Mr Balls accused the Chancellor of failing to deliver on a promise to public sector workers in 2010 when he imposed a two-year pay freeze, but said there would be a £250-a-year "uplift" for 1.7 million of the lowest-paid.

Evidence from the House of Commons Library suggests that around one million low-paid workers, mainly in local government, have not received that uplift, he said.

"Our challenge to George Osborne is that we will back him on continued pay restraint. Given his failure on the economy and given rising unemployment, jobs have got to come before pay and pay restraint is needed, but it's got to be done in a fair way."

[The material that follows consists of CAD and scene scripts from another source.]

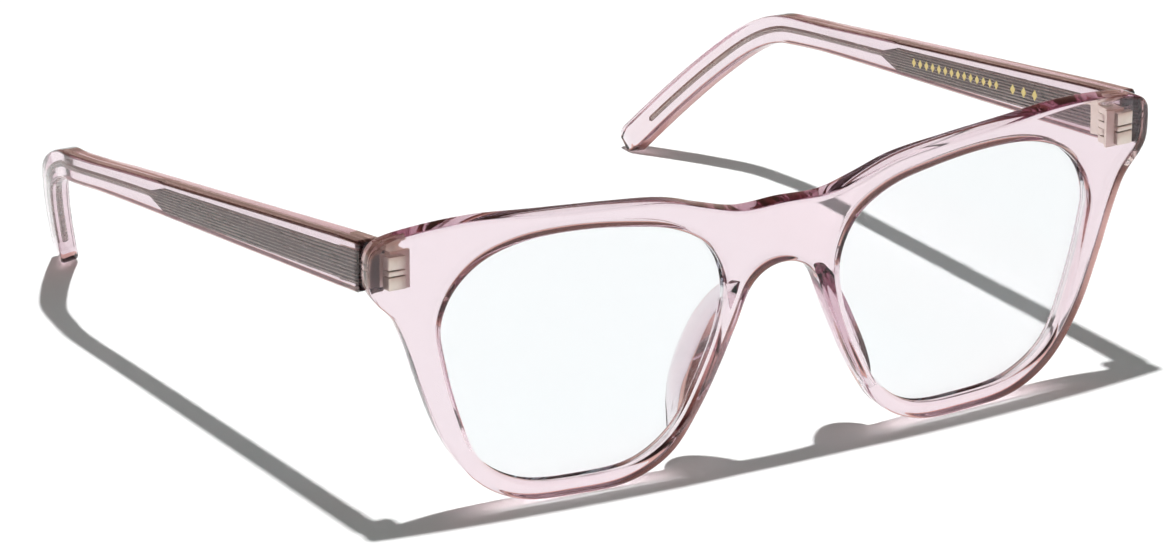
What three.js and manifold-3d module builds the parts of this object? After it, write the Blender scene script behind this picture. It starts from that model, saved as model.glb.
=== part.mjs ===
// Acetate eyeglasses with blue light filtering lenses, standing open.
// Millimetres. +Z up, the front faces -Y, the temples run to +Y, and +X is the wearer's left.
// The origin is under the middle of the object's box, on the surface that it stands on.
import * as THREE from 'three';
import { mergeVertices } from 'three/addons/utils/BufferGeometryUtils.js';
import Module from 'manifold-3d';

const wasm = await Module();
wasm.setup();

// ---------------------------------------------------------------- driving dimensions
const FACE_FORM_RADIUS = 480;       // the front is bent about an upright axis behind the wearer
const FRONT_TILT_DEG = 3;           // the top of the front leans forward
const FRONT_THICKNESS = 3.8;
const EDGE_BEVEL = 0.8;
const LENS_ROW_HEIGHT = 25.4;      // height of the outline's zero line above the table

const LENS_CENTRE = [34.4, -2.5];
const LENS_THICKNESS = 1.8;
const LENS_CROWN = 0.9;             // how far the middle of the lens stands ahead of its edge
const GROOVE_MOUTH = 2.1;
const GROOVE_DEPTH = 0.9;
const LENS_RIM_DEPTH = 0.7;         // how far the lens's V edge reaches into the groove

const TEMPLE_OUTER_X = 68.8;
const TEMPLE_FRONT_Y = 8.15;        // the foot of the temple's front end, behind the end piece
const TEMPLE_ALLOWANCE = 2;         // extra length that the slanting cut at the front end takes off
const TEMPLE_TOP_Z = 45.1;          // top edge at the front end
const TEMPLE_FALL = 0.152;          // drop of the temple's top edge per millimetre of length
const BEND_Y = 111;                 // where the straight part ends
const TIP_Y = 138.6;
const TIP_X = 53.2;
const TIP_Z = 0.47;
const WAIST_Y = 95;                 // where the temple is at its lowest height
const TEMPLE_HEIGHT = { hinge: 8.2, waist: 4.5, tip: 4.9 };
const TEMPLE_THICKNESS = { hinge: 4.2, waist: 3.6, tip: 3.0 };
const TEMPLE_CORNER = 0.6;
// From the bend to the tip, the middle line falls and leans in towards the head.
const BEND_POINTS = [[66.3, 109.5, 27.3], [65.0, 116.5, 23.9], [62.0, 123.3, 18.0], [58.1, 130.5, 10.3]];

const CORE_PLATE = { start: 1.5, end: 64, point: 69, hingeHeight: 5.1, endHeight: 3.9, thickness: 1.1 };
const CORE_DROP = 0.35;             // how far the plate lies below the temple's middle line
const CORE_DEPTH = 1.9;             // from the temple's outer face to the middle of the plate
const WIRE_RADIUS = 0.5;
const WIRE_STOP_SHORT = 7;          // length of solid acetate past the end of the wire
const CORE_GAP = 0.2;

const HINGE_X = 63.2;
const HINGE_Y = 9.65;
const HINGE_BOTTOM_Z = 37.5;
const BARREL_RADIUS = 1.3;
const BARREL_HEIGHT = 1.2;
const BARREL_GAP = 0.06;
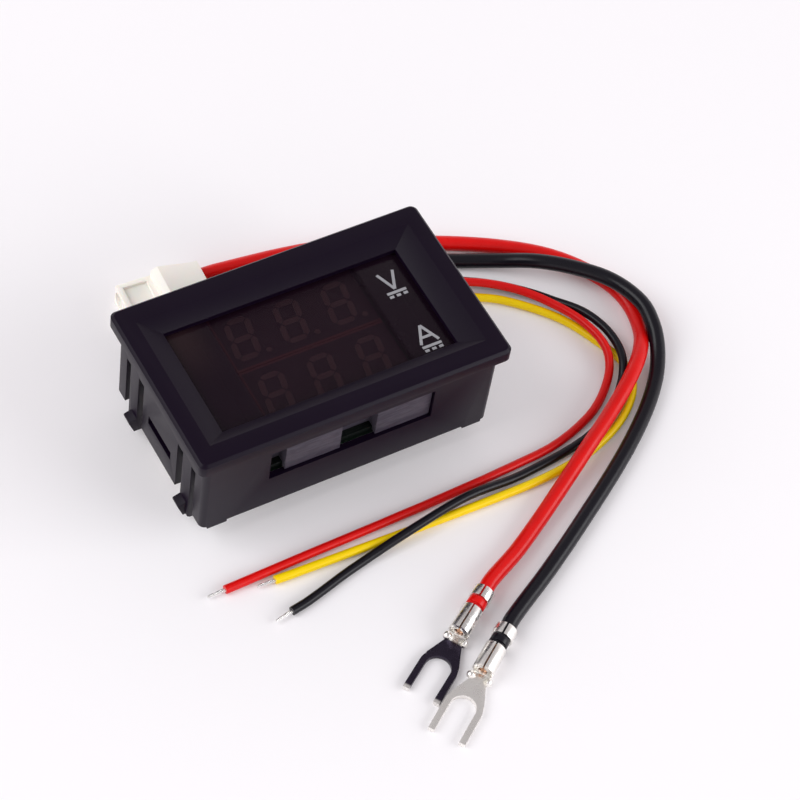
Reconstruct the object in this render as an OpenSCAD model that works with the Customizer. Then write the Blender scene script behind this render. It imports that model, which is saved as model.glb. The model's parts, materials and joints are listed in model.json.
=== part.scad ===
// Digital panel meter: snap-in case, two rows of digits, control board,
// and its two loose leads. Millimetres, +Z up, the face looks up.

/* [Case] */
// Width of the front bezel
bezel_w = 48; // [46:0.5:60]
// Height of the front bezel
bezel_h = 28.5; // [28:0.5:40]
// Thickness of the flange that sits on the panel
flange_t = 2.2; // [1.4:0.1:2.8]
// Depth of the case from its face to its rear edge
case_depth = 16.6; // [15:0.2:18]
// Overhang of the flange at each end
overhang_x = 1.3; // [1:0.1:2]
// Overhang of the flange above and below
overhang_y = 1; // [0.8:0.1:2]
// Wall thickness of the case
wall = 1; // [0.8:0.1:1.2]
// Corner radius of the bezel and the body
corner_r = 1; // [0.6:0.1:2]
// Small chamfer round the front of the bezel
bezel_edge = 0.4; // [0.2:0.1:0.6]
// Height of the feet at the ends of the long walls
foot_h = 0.5; // [0.2:0.1:1]
// Length of each foot
foot_l = 3; // [2:0.5:6]

/* [Window] */
// Flat rim at each end of the face
rim_x = 2.7; // [2:0.1:3.5]
// Flat rim above and below the window
rim_y = 3; // [2:0.1:3.5]
// Width of the sloping bevel at each end
bevel_x = 3.1; // [2:0.1:3.5]
// Width of the sloping bevel above and below
bevel_y = 2.3; // [1.5:0.1:2.6]
// Depth of the sloping bevel
bevel_drop = 1.6; // [1:0.1:2]
// Straight lip between the bevel and the lens
lip = 0.8; // [0.4:0.1:1.2]
// Thickness of the tinted lens
lens_t = 1; // [0.8:0.1:1.5]
// How far the lens reaches under the lip
lens_margin = 1.5; // [1:0.1:2]
// Clearance round the lens in its pocket
lens_fit = 0.15; // [0.1:0.05:0.2]
// Height of the printed unit letters
unit_h = 3.1; // [2.5:0.1:3.6]
// Stroke width of the printed letters
unit_stroke = 0.42; // [0.25:0.01:0.45]
// Distance of the letters from the right edge of the window
unit_side = 3.1; // [2.6:0.1:3.6]
// Distance of the upper letter from the top of the window
unit_top = 2.55; // [1.5:0.05:3]
// Distance of the lower letter from the bottom of the window
unit_bottom = 2.05; // [1.7:0.05:2.6]

/* [Long wall openings] */
// Length of the opening in each long wall
opening_l = 25.4; // [24.6:0.2:28]
// Height of the opening in each long wall
opening_h = 5.9; // [5:0.1:6.5]
// Distance of the opening below the flange
opening_drop = 2.4; // [2:0.1:3]

/* [Snap fingers] */
// Inner edge of each inner slot from the middle of the end wall
tongue_half = 5.2; // [4.8:0.1:5.4]
// Width of the inner slots
slot_in = 1.6; // [1.2:0.1:1.8]
// Width of each snap finger
finger_w = 2.5; // [2:0.1:2.6]
// Width of the outer slots
slot_out = 1.2; // [0.8:0.1:1.4]
// Distance of the slots below the flange
slot_drop = 4.4; // [3.5:0.1:6]
// How far the fingers reach past the rear edge
finger_reach = 2.6; // [1.5:0.1:3]
// Width of the barb on each finger
barb_w = 1.8; // [1.2:0.1:2]
// How far the barb stands out
barb_out = 1.1; // [0.6:0.1:1.2]
// Length of the catch that holds the board
lug_l = 6.4; // [4:0.1:8]
// How far that catch reaches in
lug_reach = 0.9; // [0.6:0.1:1.2]
// Height of that catch
lug_h = 3.4; // [3:0.1:4]

/* [Display] */
// Gap between each end of a display and the end wall
display_side = 10.4; // [10:0.1:11]
// Gap between the carrier and each long wall
carrier_side = 1.35; // [1:0.05:1.6]
// Thickness of a three digit display
module_t = 6; // [5:0.1:7]
// Gap between the two displays
module_gap = 0.1; // [0.1:0.05:0.3]
// Gap between the displays and the lens
lens_gap = 0.2; // [0.1:0.05:0.4]
// Wall and face thickness of a display shell
shell_t = 0.7; // [0.5:0.1:1]
// Distance of the digits from the long edges of a display
digit_margin = 1.5; // [1.3:0.05:2]
// Distance between neighbouring digits
digit_space = 3.6; // [3.4:0.1:4.2]
// Slant of the digits in degrees
digit_slant = 9; // [0:1:12]
// Width of a segment
segment_w = 0.85; // [0.6:0.05:1]
// Clearance round each light segment
segment_fit = 0.05; // [0.03:0.01:0.08]
// Distance of the outer pins from the ends of a display
pin_inset = 6.22; // [6:0.02:7]

/* [Display carrier] */
// Clearance between the displays and the carrier
carrier_fit = 0.15; // [0.1:0.05:0.25]
// Thickness of the long bars
bar_t = 0.6; // [0.5:0.1:0.8]
// Thickness of the end bars
end_bar_t = 1.6; // [1:0.1:2]
// Distance from the inside of the carrier's ends to the end walls
carrier_end = 2.7; // [2.4:0.1:3.2]
// Length of each catch block
catch_l = 8.6; // [7:0.1:8.8]
// Distance between the two catch blocks
catch_gap = 5.5; // [4:0.1:6]
// Depth of the catch faces below the wall's surface
catch_recess = 0.45; // [0.3:0.05:0.8]
// Clearance above and below the catches
catch_fit = 0.15; // [0.1:0.05:0.3]

/* [Board] */
// Thickness of the circuit board
board_t = 1.6; // [1:0.1:2]
// Clearance between the board and the case ends
board_fit = 0.2; // [0.1:0.05:0.3]
// Clearance between the board and the catches
board_side_fit = 0.4; // [0.3:0.05:0.6]
// Height of both connectors over the board
header_h = 9.8; // [9:0.1:11]
// Distance of the connectors from the ends of the board
header_edge = 5.9; // [5.7:0.1:6]
// Depth of the current connector
current_depth = 8.4; // [8:0.1:8.6]
// Depth of the supply connector
supply_depth = 6.4; // [5.8:0.1:6.6]
// Wall thickness of the connectors
header_wall = 0.9; // [0.7:0.1:1.1]
// Floor thickness of the connectors
header_floor = 3; // [2:0.1:4]
// Pin pitch of the current connector
current_pitch = 3.96; // [3.5:0.01:4.2]
// Pin width of the current connector
current_pin = 1.1; // [0.8:0.05:1.2]
// Pin pitch of the supply connector
supply_pitch = 2.54; // [2.4:0.01:2.6]
// Pin width of the supply connector
supply_pin = 0.64; // [0.5:0.02:0.8]
// Clearance of the pins in the board
pin_fit = 0.2; // [0.15:0.05:0.3]
// Diameter of the shunt wire
shunt_d = 1.5; // [1:0.1:2]
// Radius of the shunt loop
shunt_r = 3; // [2.5:0.1:3.4]
// Width of a trimmer
trimmer_w = 3.8; // [3.4:0.1:4.4]
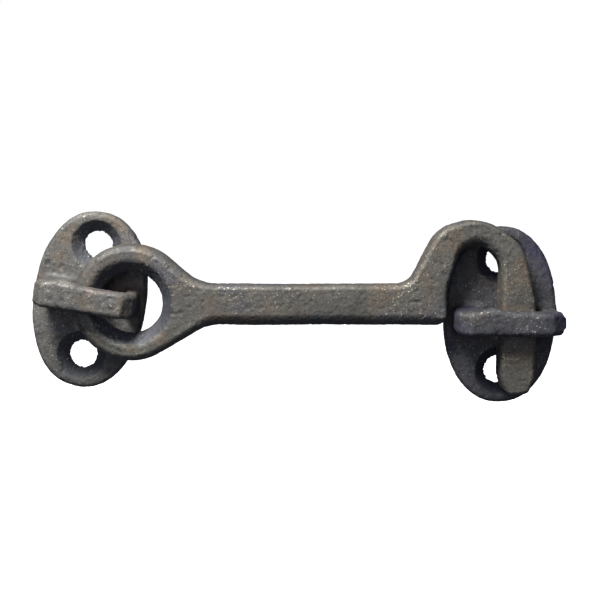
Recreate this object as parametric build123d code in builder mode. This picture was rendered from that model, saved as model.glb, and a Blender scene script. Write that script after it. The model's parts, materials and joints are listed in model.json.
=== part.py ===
"""Cast iron cabin hook: an eye plate and a keeper plate on one wall, joined by a hook.

Frame: the wall is the plane y = 0 and the front looks along -Y. +X runs from the eye plate to the
keeper plate and +Z is up. The origin is on the wall, midway between the eye plate's screw holes.
"""

from build123d import *
import math
import os

os.makedirs("parts", exist_ok=True)

# Wall plates (both alike, but for where the staple sits on them)
PLATE_LENGTH = 35.4
PLATE_WIDTH = 22.2
PLATE_ROUNDNESS = 2.18  # exponent of the outline: 2 is an ellipse, more is squarer
PLATE_THICKNESS = 2.8
PLATE_EDGE = 0.6  # rounding of the front rim
OUTLINE_STEP = 15  # degrees between the points of the outline
SCREW_SPACING = 22.4
SCREW_HOLE_RADIUS = 2.7
COUNTERSINK_RADIUS = 4.9
COUNTERSINK_ANGLE = 96

# Staple on each plate: a bow that stands out of the plate, with a broad left leg and a slim right
# one. Its left and right ends are given across the plate, from the staple's reference point.
STAPLE_SIDES = (-10.2, 9.2)
STAPLE_FRONT = (-8.2, 7.4)
STAPLE_GAP = (-4.1, 6.5)
STAPLE_GAP_DEPTH = 7.2  # from the plate's front to the back of the bar
STAPLE_GAP_ROUND = 0.5
STAPLE_BAR_DEPTH = 3.2
STAPLE_BAR_HEIGHT = 4.4
STAPLE_SHOULDER_DEPTH = 2.2  # from the bar's front back to the shoulder
STAPLE_FOOT_FLARE = 0.4
STAPLE_EDGE = 0.7

# Hook, drawn in its own upright plane with the ring's centre at (0, 0)
HOOK_THICKNESS = 6.2
HOOK_EDGE = 1.7
RING_RADIUS = 11.3
RING_HOLE_RADIUS = 6.0
RING_HOLE_BEVEL = 1.5
NECK_TOP_ANGLE = 49
NECK_BOTTOM_ANGLE = -59
NECK_BLEND = 9.0
SHANK_TOP = 3.4
SHANK_BOTTOM = -4.4
SHANK_HEEL = 61.5  # where the shank ends, under the near side of the arch
HEEL_ROUND = 2.0
HUMP_FOOT = (54.2, SHANK_TOP)
HUMP_FOOT_ROUND = 4.0
HUMP_LEFT = (59.9, 14.3)
HUMP_RIGHT = (68.3, 17.0)
HUMP_TOP_ROUND = 9.0
HUMP_SHOULDER = (76.4, 10.6)
HUMP_SIDE_ROUND = 7.0  # at the hump's left and at its shoulder
ARCH_SPRING = 2.2
ARCH_SPRING_ROUND = 10.0
ARCH_LEFT = (63.7, 9.9)
ARCH_TOP = (68.2, 11.3)
ARCH_RIGHT = (72.2, 7.4)
ARCH_ROUND = 3.0
PRONG_NEAR = 72.2
PRONG_FAR = 78.9
PRONG_ROOT = -1.0
PRONG_ROOT_ROUND = 20.0
PRONG_TIP = -18.0
TIP_TAPER = 3.4  # the tip narrows over this height
TIP_SLANT = 1.2
TIP_ROUND = 1.8
TAPER_ROUND = 4.0

# Places on the wall
EYE_TURN = 9.0  # degrees clockwise, as seen from the front
EYE_STAPLE = (0.75, 1.1)  # across and along the plate, from the middle between its screw holes
RING_CENTRE = (9.25, 0.1)
KEEPER_CENTRE = (82.45, -3.0)
KEEPER_STAPLE = (0.7, -0.6)

TOUCH = 0.01  # two lengths closer than this are the same
CLEAR = 0.1  # edges further out than this from the plate's front belong to the bow

# The hook lies midway between the plates' fronts and the backs of the bars.
HOOK_DEPTH = PLATE_THICKNESS + STAPLE_GAP_DEPTH / 2
GAP_END = PLATE_THICKNESS + STAPLE_GAP_DEPTH
STANDOFF = GAP_END + STAPLE_BAR_DEPTH


def oval_point(angle):
    """A point of the plate's outline, at the given angle in degrees."""
    across, along = math.cos(math.radians(angle)), math.sin(math.radians(angle))
    power = 2 / PLATE_ROUNDNESS
    x = math.copysign(abs(across) ** power, across) * PLATE_WIDTH / 2
    y = math.copysign(abs(along) ** power, along) * PLATE_LENGTH / 2
    return (x, y)


def polar_point(radius, angle):
    """The point at a radius and an angle in degrees from the ring's centre."""
    return (radius * math.cos(math.radians(angle)), radius * math.sin(math.radians(angle)))


def neck_corner(angle, level):
    """Where the ring's tangent at the given angle meets the shank's edge at the given level."""
    x, y = polar_point(RING_RADIUS, angle)
    return (x + (y - level) * math.tan(math.radians(angle)), level)


def is_along(edge, direction):
    """True for a straight edge that runs along the direction."""
    return edge.geom_type == GeomType.LINE and abs(edge.tangent_at(0).dot(direction)) > 1 - TOUCH


def in_front_of_plate(edge):
    """True for an edge of the staple's bow, which stands out in front of the plate."""
    return edge.center().Y < -PLATE_THICKNESS - CLEAR


def wall_plate(centre, turn, staple_place):
    """A wall plate with its staple. Its plane lies on the wall and looks out of it."""
    slope = math.radians(turn)
    wall = Plane(
        origin=(centre[0], 0, centre[1]),
        x_dir=(math.cos(slope), 0, -math.sin(slope)),
        z_dir=(0, -1, 0),
    )
    # In the staple's plan x runs across the plate and y is the distance from the wall.
    middle = wall.origin + wall.x_dir * staple_place[0] + wall.y_dir * staple_place[1]
    plan = Plane(origin=middle, x_dir=wall.x_dir, z_dir=-wall.y_dir)
    shoulder = STANDOFF - STAPLE_SHOULDER_DEPTH

    with BuildPart() as plate:
        # Oval plate with a rounded front rim
        with BuildSketch(wall):
            with BuildLine():
                Spline(*[oval_point(a) for a in range(0, 360, OUTLINE_STEP)], periodic=True)
            make_face()
        extrude(amount=PLATE_THICKNESS)
        fillet(plate.faces().sort_by(Axis.Y)[0].outer_wire().edges(), PLATE_EDGE)

        # Bow of the staple, with slanted shoulders, and the gap behind its bar
        with BuildSketch(plan):
            with BuildLine():
                Polyline(
                    (STAPLE_SIDES[0], PLATE_THICKNESS / 2),
                    (STAPLE_SIDES[1], PLATE_THICKNESS / 2),
                    (STAPLE_SIDES[1], shoulder),
                    (STAPLE_FRONT[1], STANDOFF),
                    (STAPLE_FRONT[0], STANDOFF),
                    (STAPLE_SIDES[0], shoulder),
                    close=True,
                )
            make_face()
        extrude(amount=STAPLE_BAR_HEIGHT / 2, both=True)
        with BuildSketch(plan):
            with Locations((sum(STAPLE_GAP) / 2, (PLATE_THICKNESS + GAP_END) / 2)):
                Rectangle(STAPLE_GAP[1] - STAPLE_GAP[0], STAPLE_GAP_DEPTH)
        extrude(amount=STAPLE_BAR_HEIGHT, both=True, mode=Mode.SUBTRACT)
        # Rounded corners behind the bar, soft edges on the bow, and a small flare at its feet
        upright = plate.edges().filter_by(in_front_of_plate).filter_by(
            lambda e: is_along(e, wall.y_dir)
        )
        fillet(upright.filter_by(lambda e: abs(e.center().Y + GAP_END) < TOUCH), STAPLE_GAP_ROUND)
        bow_edges = plate.edges().filter_by(in_front_of_plate)
        fillet(bow_edges.filter_by(lambda e: not is_along(e, wall.y_dir)), STAPLE_EDGE)
        feet = plate.edges().filter_by(
            lambda e: abs(e.center().Y + PLATE_THICKNESS) < TOUCH and e.geom_type != GeomType.BSPLINE
        )
        fillet(feet, STAPLE_FOOT_FLARE)

        # Countersunk screw holes above and below the staple
        with Locations(wall.offset(PLATE_THICKNESS)):
            with GridLocations(0, SCREW_SPACING, 1, 2):
                CounterSinkHole(
                    SCREW_HOLE_RADIUS, COUNTERSINK_RADIUS, counter_sink_angle=COUNTERSINK_ANGLE
                )
    return plate.part


eye = wall_plate((0, 0), EYE_TURN, EYE_STAPLE)
keeper = wall_plate(KEEPER_CENTRE, 0, KEEPER_STAPLE)

hook_plane = Plane(
    origin=(RING_CENTRE[0], -HOOK_DEPTH, RING_CENTRE[1]), x_dir=(1, 0, 0), z_dir=(0, -1, 0)
)
upper_neck = neck_corner(NECK_TOP_ANGLE, SHANK_TOP)
lower_neck = neck_corner(NECK_BOTTOM_ANGLE, SHANK_BOTTOM)
# Corners of the hook's outline, clockwise from the upper neck, each with the radius that rounds it
outline = [
    (upper_neck, NECK_BLEND),
    (HUMP_FOOT, HUMP_FOOT_ROUND),
    (HUMP_LEFT, HUMP_SIDE_ROUND),
    (HUMP_RIGHT, HUMP_TOP_ROUND),
    (HUMP_SHOULDER, HUMP_SIDE_ROUND),
    ((PRONG_FAR, PRONG_ROOT), PRONG_ROOT_ROUND),
    ((PRONG_FAR, PRONG_TIP + TIP_TAPER), TAPER_ROUND),
    ((PRONG_FAR - TIP_SLANT, PRONG_TIP), TIP_ROUND),
    ((PRONG_NEAR + TIP_SLANT, PRONG_TIP), TIP_ROUND),
    ((PRONG_NEAR, PRONG_TIP + TIP_TAPER), TAPER_ROUND),
    (ARCH_RIGHT, ARCH_ROUND),
    (ARCH_TOP, ARCH_ROUND),
    (ARCH_LEFT, ARCH_ROUND),
    ((SHANK_HEEL, ARCH_SPRING), ARCH_SPRING_ROUND),
    ((SHANK_HEEL, SHANK_BOTTOM), HEEL_ROUND),
    (lower_neck, NECK_BLEND),
]

with BuildPart() as hook:
    with BuildSketch(hook_plane) as profile:
        Circle(RING_RADIUS)
        with BuildLine():
            Polyline(
                polar_point(RING_RADIUS, NECK_TOP_ANGLE),
                *[corner for corner, radius in outline],
                polar_point(RING_RADIUS, NECK_BOTTOM_ANGLE),
                close=True,
            )
        make_face()
        for corner, radius in outline:
            fillet(profile.vertices().sort_by_distance(corner)[0], radius)
    extrude(amount=HOOK_THICKNESS / 2, both=True)
    fillet(hook.faces().filter_by(Axis.Y).edges(), HOOK_EDGE)
    with Locations(hook_plane):
        Cylinder(RING_HOLE_RADIUS, HOOK_THICKNESS, mode=Mode.SUBTRACT)
    ring_hole = hook.faces().filter_by(GeomType.CYLINDER).filter_by(
        lambda f: abs(f.radius - RING_HOLE_RADIUS) < TOUCH
    )
    fillet(ring_hole.edges().filter_by(GeomType.CIRCLE), RING_HOLE_BEVEL)

for name, part in [("eye_plate", eye), ("keeper_plate", keeper), ("hook", hook.part)]:
    part.label = name
    export_step(part, f"parts/{name}.step")
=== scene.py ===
"""Cast iron cabin hook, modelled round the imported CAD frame.

Each casting is an implicit solid: a function that gives, in millimetres, how far a point lies
outside the casting. A fine skin of the CAD node is drawn onto that solid and roughened like
sand-cast iron.
"""

import json
import math

import bpy
import numpy as np
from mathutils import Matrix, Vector, noise


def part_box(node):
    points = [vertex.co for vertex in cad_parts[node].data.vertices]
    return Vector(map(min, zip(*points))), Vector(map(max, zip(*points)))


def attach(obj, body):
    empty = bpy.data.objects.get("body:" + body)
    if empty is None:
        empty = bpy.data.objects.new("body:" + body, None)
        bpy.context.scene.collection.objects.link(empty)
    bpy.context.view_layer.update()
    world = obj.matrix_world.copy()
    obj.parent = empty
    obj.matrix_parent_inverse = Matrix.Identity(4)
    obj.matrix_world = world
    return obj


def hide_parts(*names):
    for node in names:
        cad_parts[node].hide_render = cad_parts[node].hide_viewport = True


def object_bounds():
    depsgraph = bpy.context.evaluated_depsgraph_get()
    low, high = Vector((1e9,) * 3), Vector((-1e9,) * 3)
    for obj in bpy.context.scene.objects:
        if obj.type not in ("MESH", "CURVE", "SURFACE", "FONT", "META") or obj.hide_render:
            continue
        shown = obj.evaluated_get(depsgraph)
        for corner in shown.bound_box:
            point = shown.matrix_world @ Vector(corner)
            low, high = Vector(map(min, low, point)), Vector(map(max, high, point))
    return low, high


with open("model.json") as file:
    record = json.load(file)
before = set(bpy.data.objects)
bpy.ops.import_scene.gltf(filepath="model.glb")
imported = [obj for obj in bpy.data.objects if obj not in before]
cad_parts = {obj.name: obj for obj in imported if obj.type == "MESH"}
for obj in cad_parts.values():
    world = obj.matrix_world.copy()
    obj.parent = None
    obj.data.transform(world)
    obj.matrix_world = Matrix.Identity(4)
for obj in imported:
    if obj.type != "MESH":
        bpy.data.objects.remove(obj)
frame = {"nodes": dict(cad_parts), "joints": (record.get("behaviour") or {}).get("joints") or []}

MM = 0.001
cad_low, cad_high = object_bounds()

# ---------------------------------------------------------------- sizes, in millimetres

PLATE_VOXEL = 0.2  # grids of the fine skins
HOOK_VOXEL = 0.22

# Wall plate. u runs across it, v along it and w out of the wall.
PLATE_HALF_WIDTH = 11.1
PLATE_HALF_LENGTH = 17.7
PLATE_ROUNDNESS = 2.18  # exponent of the outline: 2 is an ellipse, more is squarer
PLATE_THICKNESS = 2.8
PLATE_RIM = 0.9
PLATE_BACK_RIM = 0.3
SCREW_OFFSET = 11.2
SCREW_HOLE_RADIUS = 2.8
COUNTERSINK_RADIUS = 4.9
COUNTERSINK_DEPTH = 2.0
CONE_END = 1.3  # the cutting cone runs on this far past its start, to clear the plate's front
CONE_STEEPNESS = 0.8  # turns distance from the screw's axis into distance from the cone
COUNTERSINK_SOFTNESS = 0.12  # rounding of the countersink's rim
HOLE_BURR = 0.16  # how ragged the cast screw holes are
BURR_FADE = 2.5  # more makes the raggedness end deeper in the countersink
HOLE_RIPPLES = ((3, 0.3), (8, 0.3), (17, 0.45), (29, 0.45), (41, 0.3))  # (waves round, strength)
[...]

He added: "A flat-rate 1% isn't fair and the right thing for him to do, to do this in a fairer way and a guaranteed way, is to make sure that 1% on average means more pay for the low-paid workers and more restraint at the top."

Mr Balls declined to say whether Labour would back an increase in UK contributions to the IMF, which Chancellor George Osborne is expected to put before Parliament in the coming weeks.

The international financial body yesterday said it expected to request a further 500 billion US dollars from member-nations, in a move designed to protect the global economy from the continued crisis in the eurozone. This could see the UK underwriting a further £17 billion or more in lending.

Mr Balls said Labour would look "very carefully" at any proposals put forward by the Chancellor before deciding whether to back them in the Commons.

But he made clear that, before any IMF intervention, it was for eurozone states - and particularly Germany - to take the steps which would allow the European Central Bank to shore up the economies of ailing states like Greece.

"We are strong supporters of the IMF, and always have been," said Mr Balls. "It has a hugely important role to play in supporting countries in distress, which includes eurozone countries in distress.

"The fundamental problem the eurozone has at the moment, and the reason why Spain and Italy are now in such danger, is you have a eurozone with a central bank which cannot play the proper role a central bank should play because its main political backers refuse to back the ECB playing that role."

Germany's position was "related to a view about the need for extreme austerity, which even the rating agencies are saying is going to not work and be counter-productive", he said.

"In those circumstances, if IMF money was going in and the IMF was trying to play the role that the ECB should be playing, if the IMF was putting money in at a time when austerity was clearly making things worse not better, the IMF's contribution would not be solving the problem, it would be making the problem worse.

"It entirely depends on whether the eurozone is getting its act together. If it doesn't, and thinks instead that the IMF can come in and do what the ECB should be doing, that would be massively counter-productive."

The situation of Greece, in particular, was "catastrophic" and he was "pessimistic" about its chances of staying in the euro, he said.

Mr Balls said that the past week had been "hugely significant" for British politics, as the debate shifted from who was to blame for the financial crisis of 2008/09 and started to look forward to the likely economic situation at the time of the 2015 election.

He said he had coined the "no more boom and bust" phrase that became Gordon Brown's mantra, but admitted that "in retrospect that was a rhetorical error".

Asked if he would bet on Ed Miliband remaining Labour leader until the 2015 poll, he replied immediately: "Of course." But when asked how much money he would stake, he said that he was not a gambling man, telling reporters: "We all have our vice, and mine is Diana Ross."

Mr Balls confirmed that he told his wife, shadow home secretary Yvette Cooper, in 2010 that if she wanted to run in the Labour leadership contest he would stand aside and support her.

And he added: "If the situation ever arose like that again in the same way in the next 20 years, that's what I would do again."

Mr Balls said that he would be framing this week's Spectator front cover, which tipped Ms Cooper as a future leader. And asked if he agreed with the magazine's headline which said that she was "Labour's Iron Lady", he replied: "Yes. People want an iron shadow home secretary and they've got one."